Very strange to remind oneself that soon all of this, these individuals, these very rooms, these very matters, will be dispersed to the four winds at the demise of the hospital.
Strangely enough this comes in the same week as John Kane being diagnosed with a return of his throat cancer. Not that he was told that, no. He has increasing difficulty swallowing, that's all he knows about it. This would be quite sad for him, if it wasn't for this other matter. If the other matter is true of course we must hope he will die roaring, as Irish people say. He is old enough though for such a cancer to move very slowly. How old though, I could not find out. By his own admission, he has no birth certificate, having been brought up somewhere by adoptive parents. Well, we have that in common, and hopefully little else. The reason he is still working seems to be that no one has thought to retire him, since his age has never registered. Furthermore his job is so menial it would be almost impossible to fill, as it is doubtful even a willing person from China or Bosnia or Russia would take it. John Kane himself shows no desire to lay down his brush of his own free will. And he insists on climbing the stairs to Roseanne's room, though the climb knocks the wind out of him, and he was told he could leave it to someone else. Oh no, he went into a muttering 'thunderousness' about that.

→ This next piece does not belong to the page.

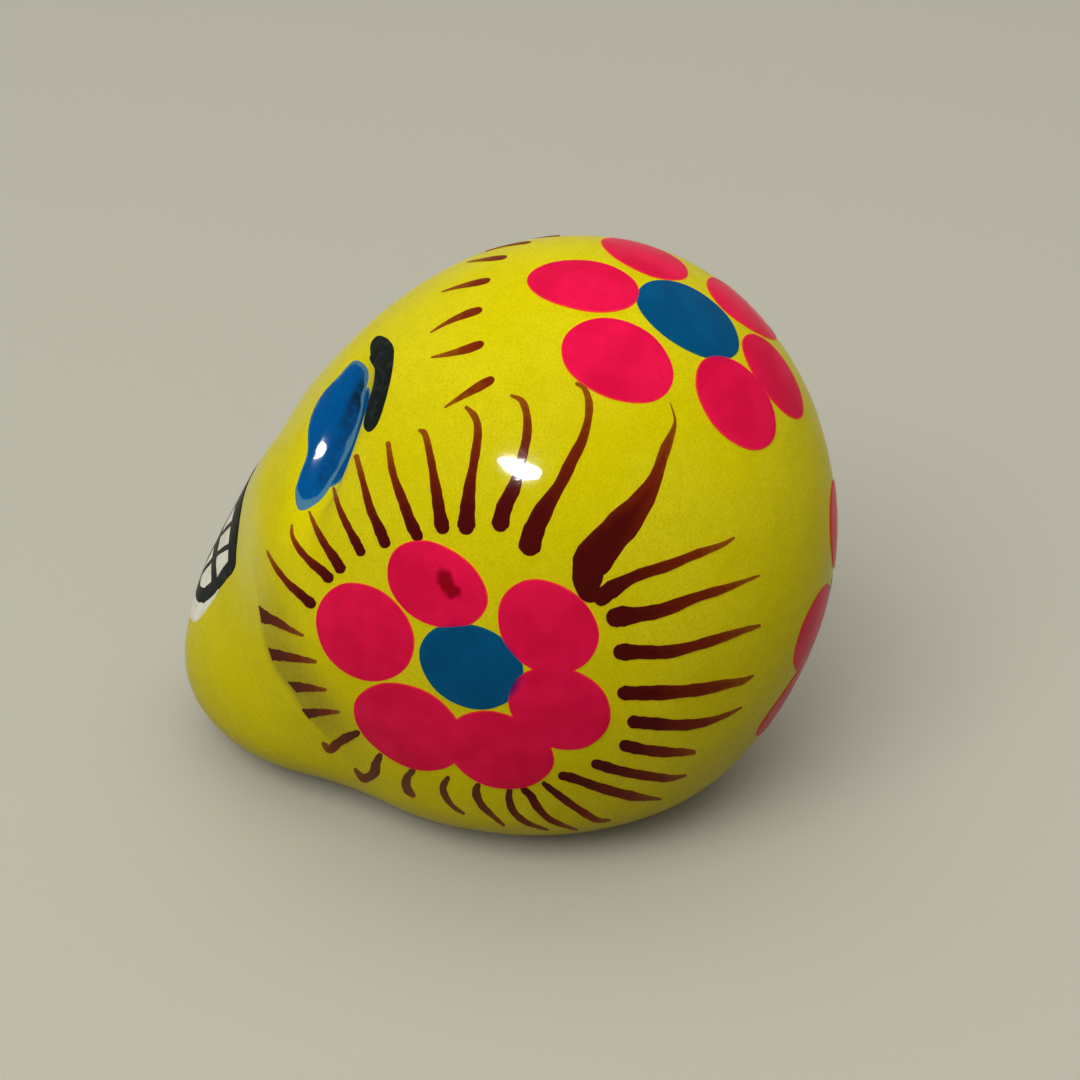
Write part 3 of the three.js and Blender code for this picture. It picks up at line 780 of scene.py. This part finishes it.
def make_shell():
    outside, inside = skin(OUTSIDE_COUNT, 0.0), skin(INSIDE_COUNT, -WALL)
    outside["faces"] = outward_faces(outside["points"], outside["faces"])
    inside["faces"] = [tuple(reversed(f)) for f in outward_faces(inside["points"], inside["faces"])]
    solid = plain_object("shell_blank", joined([outside, inside]))
    drill = plain_object("vent_drill", vent_drill())
    cut = solid.modifiers.new("vent", "BOOLEAN")
    cut.object, cut.operation, cut.solver = drill, "DIFFERENCE", "EXACT"
    mesh = bpy.data.meshes.new_from_object(solid.evaluated_get(bpy.context.evaluated_depsgraph_get()))
    for spare in (solid, drill):
        bpy.data.objects.remove(spare)
    mesh.name = "skull_shell"
    p = np.array([v.co for v in mesh.vertices]) / MM
    flat = side_chart.flat(np.abs(p) * (1, 0, 0) + p * (0, 1, 1))
    # Darker in the crease beside the jaw: partly pooled enamel, partly painted shade
    store(mesh, "pooled_and_shade", crease_pool_and_shade(flat))
    # Paler beside the mouth: partly thin enamel, partly a painted reflection
    store(mesh, "pale", pale_sheen_share(flat))
    store(mesh, "worn", np.clip(WORN_MOST - p[:, 2] * WORN_FALL, 0, WORN_MOST))
    mesh.materials.clear()
    mesh.materials.append(finishes["yellow_enamel"])
    mesh.materials.append(finishes["raw_clay"])
    centres = np.array([f.center for f in mesh.polygons]) / MM
    raw = (form(centres) < -BARE_DEPTH).astype(int)
    mesh.polygons.foreach_set("material_index", raw.tolist())
    mesh.polygons.foreach_set("use_smooth", [True] * len(mesh.polygons))
    mesh.set_sharp_from_angle(angle=math.radians(SHARP_ANGLE))
    shell = placed(mesh.name, mesh)
    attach(shell, "root")
    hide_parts("face_half", "back_half")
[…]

Because of Bet, I must admit I put my mind only lightly to these matters. At least, I attempted lightness. My head is already stuffed with grief I suppose like a pomegranate with its red seeds. I can only bleed grief, having no room for more. While the registrar and the nurses spoke about the poor molested patient, if that is what happened to her, my own head was roaring. I sat there among them with a roaring head.
Then I went up to Mrs McNulty's room and sat with her a while. It seemed like the logical thing to do. Even if it is the logic of poor Mr Spock, who feels nothing. But I was feeling plenty. I didn't continue with my investigation into her presence in the hospital. I couldn't. This is a horrible admission, but there it is.

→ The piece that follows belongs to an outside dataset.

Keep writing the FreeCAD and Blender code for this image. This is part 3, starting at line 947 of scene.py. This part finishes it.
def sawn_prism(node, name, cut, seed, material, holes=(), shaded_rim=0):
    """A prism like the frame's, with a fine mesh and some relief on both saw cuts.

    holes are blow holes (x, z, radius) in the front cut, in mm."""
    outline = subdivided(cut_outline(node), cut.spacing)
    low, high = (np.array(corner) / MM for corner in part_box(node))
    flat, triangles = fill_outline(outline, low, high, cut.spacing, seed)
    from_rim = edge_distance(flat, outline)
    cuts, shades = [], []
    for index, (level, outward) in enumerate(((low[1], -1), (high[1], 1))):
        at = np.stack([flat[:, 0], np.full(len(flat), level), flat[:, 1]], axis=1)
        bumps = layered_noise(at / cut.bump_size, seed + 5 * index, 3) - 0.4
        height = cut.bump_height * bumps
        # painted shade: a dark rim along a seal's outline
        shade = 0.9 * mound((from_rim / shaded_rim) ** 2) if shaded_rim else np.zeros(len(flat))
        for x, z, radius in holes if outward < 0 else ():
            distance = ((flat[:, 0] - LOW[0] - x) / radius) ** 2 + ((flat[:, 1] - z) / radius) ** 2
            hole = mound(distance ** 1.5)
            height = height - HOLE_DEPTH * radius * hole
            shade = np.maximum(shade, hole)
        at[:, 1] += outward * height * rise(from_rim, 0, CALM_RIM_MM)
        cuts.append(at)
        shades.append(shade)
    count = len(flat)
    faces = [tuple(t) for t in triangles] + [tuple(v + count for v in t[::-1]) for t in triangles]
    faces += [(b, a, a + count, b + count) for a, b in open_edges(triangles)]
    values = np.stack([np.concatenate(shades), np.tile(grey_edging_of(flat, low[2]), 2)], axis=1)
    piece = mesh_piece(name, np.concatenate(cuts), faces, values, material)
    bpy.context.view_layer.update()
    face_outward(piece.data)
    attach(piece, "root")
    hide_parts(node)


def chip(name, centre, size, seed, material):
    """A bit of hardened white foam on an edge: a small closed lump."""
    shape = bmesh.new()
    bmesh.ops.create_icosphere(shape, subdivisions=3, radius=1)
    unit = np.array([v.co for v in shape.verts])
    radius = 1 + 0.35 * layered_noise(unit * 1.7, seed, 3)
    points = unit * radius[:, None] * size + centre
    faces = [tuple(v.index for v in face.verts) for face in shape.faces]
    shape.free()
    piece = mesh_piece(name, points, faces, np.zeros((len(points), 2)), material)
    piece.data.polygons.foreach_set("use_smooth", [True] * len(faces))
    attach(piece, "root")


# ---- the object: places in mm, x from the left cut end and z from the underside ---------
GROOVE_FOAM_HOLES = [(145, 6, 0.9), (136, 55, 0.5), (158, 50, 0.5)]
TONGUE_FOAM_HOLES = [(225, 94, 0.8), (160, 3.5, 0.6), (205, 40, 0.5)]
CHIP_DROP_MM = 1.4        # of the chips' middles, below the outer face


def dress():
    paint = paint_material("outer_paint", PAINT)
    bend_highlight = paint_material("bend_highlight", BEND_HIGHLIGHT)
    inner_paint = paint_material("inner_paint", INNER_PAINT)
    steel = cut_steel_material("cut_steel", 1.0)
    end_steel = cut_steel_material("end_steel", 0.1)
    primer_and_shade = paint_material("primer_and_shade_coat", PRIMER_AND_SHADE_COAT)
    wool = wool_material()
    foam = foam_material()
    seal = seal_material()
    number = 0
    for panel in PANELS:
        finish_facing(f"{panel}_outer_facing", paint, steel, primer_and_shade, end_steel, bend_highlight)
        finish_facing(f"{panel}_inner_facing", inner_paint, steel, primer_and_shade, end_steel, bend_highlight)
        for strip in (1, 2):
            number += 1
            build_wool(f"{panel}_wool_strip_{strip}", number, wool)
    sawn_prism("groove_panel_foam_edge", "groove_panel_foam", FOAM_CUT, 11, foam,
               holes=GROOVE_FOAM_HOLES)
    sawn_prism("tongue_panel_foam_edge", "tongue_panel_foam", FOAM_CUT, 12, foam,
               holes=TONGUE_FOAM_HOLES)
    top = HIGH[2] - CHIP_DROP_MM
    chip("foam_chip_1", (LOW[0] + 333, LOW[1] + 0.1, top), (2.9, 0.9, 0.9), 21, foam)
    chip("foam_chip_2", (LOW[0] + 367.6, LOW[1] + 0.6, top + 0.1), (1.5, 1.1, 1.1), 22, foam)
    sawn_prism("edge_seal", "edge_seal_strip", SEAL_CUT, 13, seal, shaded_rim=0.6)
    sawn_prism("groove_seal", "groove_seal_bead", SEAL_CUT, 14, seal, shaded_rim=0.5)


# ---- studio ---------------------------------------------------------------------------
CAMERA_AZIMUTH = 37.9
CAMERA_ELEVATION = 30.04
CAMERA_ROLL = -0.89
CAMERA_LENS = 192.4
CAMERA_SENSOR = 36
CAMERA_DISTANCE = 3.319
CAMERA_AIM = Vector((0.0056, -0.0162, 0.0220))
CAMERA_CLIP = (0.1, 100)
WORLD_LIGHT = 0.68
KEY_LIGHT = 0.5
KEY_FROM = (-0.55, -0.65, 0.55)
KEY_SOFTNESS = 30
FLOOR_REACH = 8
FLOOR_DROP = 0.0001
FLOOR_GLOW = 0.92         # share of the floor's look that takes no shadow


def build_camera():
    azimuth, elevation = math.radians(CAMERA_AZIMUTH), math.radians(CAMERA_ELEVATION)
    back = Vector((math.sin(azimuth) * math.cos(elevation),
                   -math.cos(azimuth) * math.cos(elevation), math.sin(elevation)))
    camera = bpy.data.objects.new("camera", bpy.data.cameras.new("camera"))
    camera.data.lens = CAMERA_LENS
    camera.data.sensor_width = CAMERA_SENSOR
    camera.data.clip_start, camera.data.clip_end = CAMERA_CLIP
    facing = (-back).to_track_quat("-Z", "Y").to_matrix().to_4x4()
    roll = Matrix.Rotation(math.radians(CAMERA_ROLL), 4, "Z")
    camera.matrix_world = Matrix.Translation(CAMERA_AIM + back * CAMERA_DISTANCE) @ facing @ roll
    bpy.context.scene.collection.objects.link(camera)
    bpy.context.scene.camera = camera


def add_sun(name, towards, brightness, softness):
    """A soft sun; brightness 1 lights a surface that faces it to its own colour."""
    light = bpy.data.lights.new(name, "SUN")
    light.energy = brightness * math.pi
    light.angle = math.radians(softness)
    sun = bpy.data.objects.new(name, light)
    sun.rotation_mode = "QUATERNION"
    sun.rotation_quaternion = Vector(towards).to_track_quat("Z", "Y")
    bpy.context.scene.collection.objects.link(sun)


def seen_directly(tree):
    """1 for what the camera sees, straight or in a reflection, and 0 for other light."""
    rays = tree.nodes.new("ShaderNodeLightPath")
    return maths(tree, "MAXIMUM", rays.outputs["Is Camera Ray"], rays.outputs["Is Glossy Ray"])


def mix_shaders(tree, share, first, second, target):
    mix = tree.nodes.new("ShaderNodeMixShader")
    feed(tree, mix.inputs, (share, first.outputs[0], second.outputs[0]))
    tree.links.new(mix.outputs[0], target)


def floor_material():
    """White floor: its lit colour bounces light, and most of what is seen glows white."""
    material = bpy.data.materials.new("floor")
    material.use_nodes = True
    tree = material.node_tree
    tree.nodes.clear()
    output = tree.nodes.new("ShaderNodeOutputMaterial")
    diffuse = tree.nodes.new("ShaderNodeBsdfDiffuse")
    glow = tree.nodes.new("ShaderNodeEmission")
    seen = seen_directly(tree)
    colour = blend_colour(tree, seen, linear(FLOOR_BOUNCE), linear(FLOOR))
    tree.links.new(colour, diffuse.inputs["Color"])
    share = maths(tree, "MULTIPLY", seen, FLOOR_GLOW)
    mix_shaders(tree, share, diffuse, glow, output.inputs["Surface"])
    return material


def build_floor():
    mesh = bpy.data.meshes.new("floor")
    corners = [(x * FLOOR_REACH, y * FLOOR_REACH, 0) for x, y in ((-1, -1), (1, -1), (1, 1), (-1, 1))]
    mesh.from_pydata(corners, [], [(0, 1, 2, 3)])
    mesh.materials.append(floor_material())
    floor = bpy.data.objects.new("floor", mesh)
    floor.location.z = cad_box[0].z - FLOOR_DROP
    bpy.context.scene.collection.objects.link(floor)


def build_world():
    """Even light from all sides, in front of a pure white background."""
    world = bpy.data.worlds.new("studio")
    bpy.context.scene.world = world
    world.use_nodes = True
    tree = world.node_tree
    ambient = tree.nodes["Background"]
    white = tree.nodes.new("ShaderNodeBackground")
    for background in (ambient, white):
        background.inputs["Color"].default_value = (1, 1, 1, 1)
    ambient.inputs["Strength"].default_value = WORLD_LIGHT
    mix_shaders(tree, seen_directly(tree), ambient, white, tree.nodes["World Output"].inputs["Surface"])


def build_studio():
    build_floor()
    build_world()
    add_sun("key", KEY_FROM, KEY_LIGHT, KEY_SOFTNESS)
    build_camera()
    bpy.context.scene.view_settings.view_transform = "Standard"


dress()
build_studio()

I sat there in the twilight of her room. I suppose she was watching me. But she said nothing either. I was thinking thoughts that I could not in any case, in any circumstance, have voiced out loud in her presence. Thoughts that are a savage mixture of old desire and continuously new regret.

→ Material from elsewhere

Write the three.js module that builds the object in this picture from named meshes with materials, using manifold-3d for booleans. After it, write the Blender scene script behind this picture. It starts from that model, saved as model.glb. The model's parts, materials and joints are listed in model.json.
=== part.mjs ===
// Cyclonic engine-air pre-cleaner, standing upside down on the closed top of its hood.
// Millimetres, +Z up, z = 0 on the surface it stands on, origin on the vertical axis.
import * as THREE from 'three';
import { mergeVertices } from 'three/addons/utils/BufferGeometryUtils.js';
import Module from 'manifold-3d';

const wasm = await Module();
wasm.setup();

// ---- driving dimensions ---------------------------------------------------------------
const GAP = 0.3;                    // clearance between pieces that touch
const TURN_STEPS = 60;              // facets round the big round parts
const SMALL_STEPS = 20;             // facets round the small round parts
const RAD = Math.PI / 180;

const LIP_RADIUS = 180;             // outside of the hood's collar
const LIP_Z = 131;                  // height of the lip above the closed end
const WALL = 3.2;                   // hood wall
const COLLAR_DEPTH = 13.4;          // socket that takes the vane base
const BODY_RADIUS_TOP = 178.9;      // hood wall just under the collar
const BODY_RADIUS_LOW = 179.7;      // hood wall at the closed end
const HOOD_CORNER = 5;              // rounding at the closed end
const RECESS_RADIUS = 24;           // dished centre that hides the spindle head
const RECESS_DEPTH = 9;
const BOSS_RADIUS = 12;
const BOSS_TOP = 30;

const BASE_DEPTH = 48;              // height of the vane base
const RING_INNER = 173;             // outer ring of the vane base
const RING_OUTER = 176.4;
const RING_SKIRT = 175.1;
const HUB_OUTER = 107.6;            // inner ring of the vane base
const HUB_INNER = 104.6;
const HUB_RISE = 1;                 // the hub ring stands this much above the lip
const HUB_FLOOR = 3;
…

I was trying to sort myself out, as the Yanks say. Because it was another strange night last night. I do not know what I would say to myself if I came to myself for therapy. I mean, I no longer know. There are pits of grief obviously that only the grieving know. It is a voyage to the centre of the earth, a huge heavy machine boring down into the crust of the earth. And a little man growing wild at the controls. Terrified, terrified, and no turning back.
It's that banging that has me done in. Such a little thing. But it has thrown my nerves into a sort of hyper-awareness. Nerves! Now I am sounding like a Victorian doctor. But it is something very like Victorian nerves, seances, the intimation of the living, those dying tombs in Mount Jerome cemetery, untouchable because bought in perpetuity, but mouldering, and no one alive to go and rub the brasses. Look on my works, ye mighty, et cetera.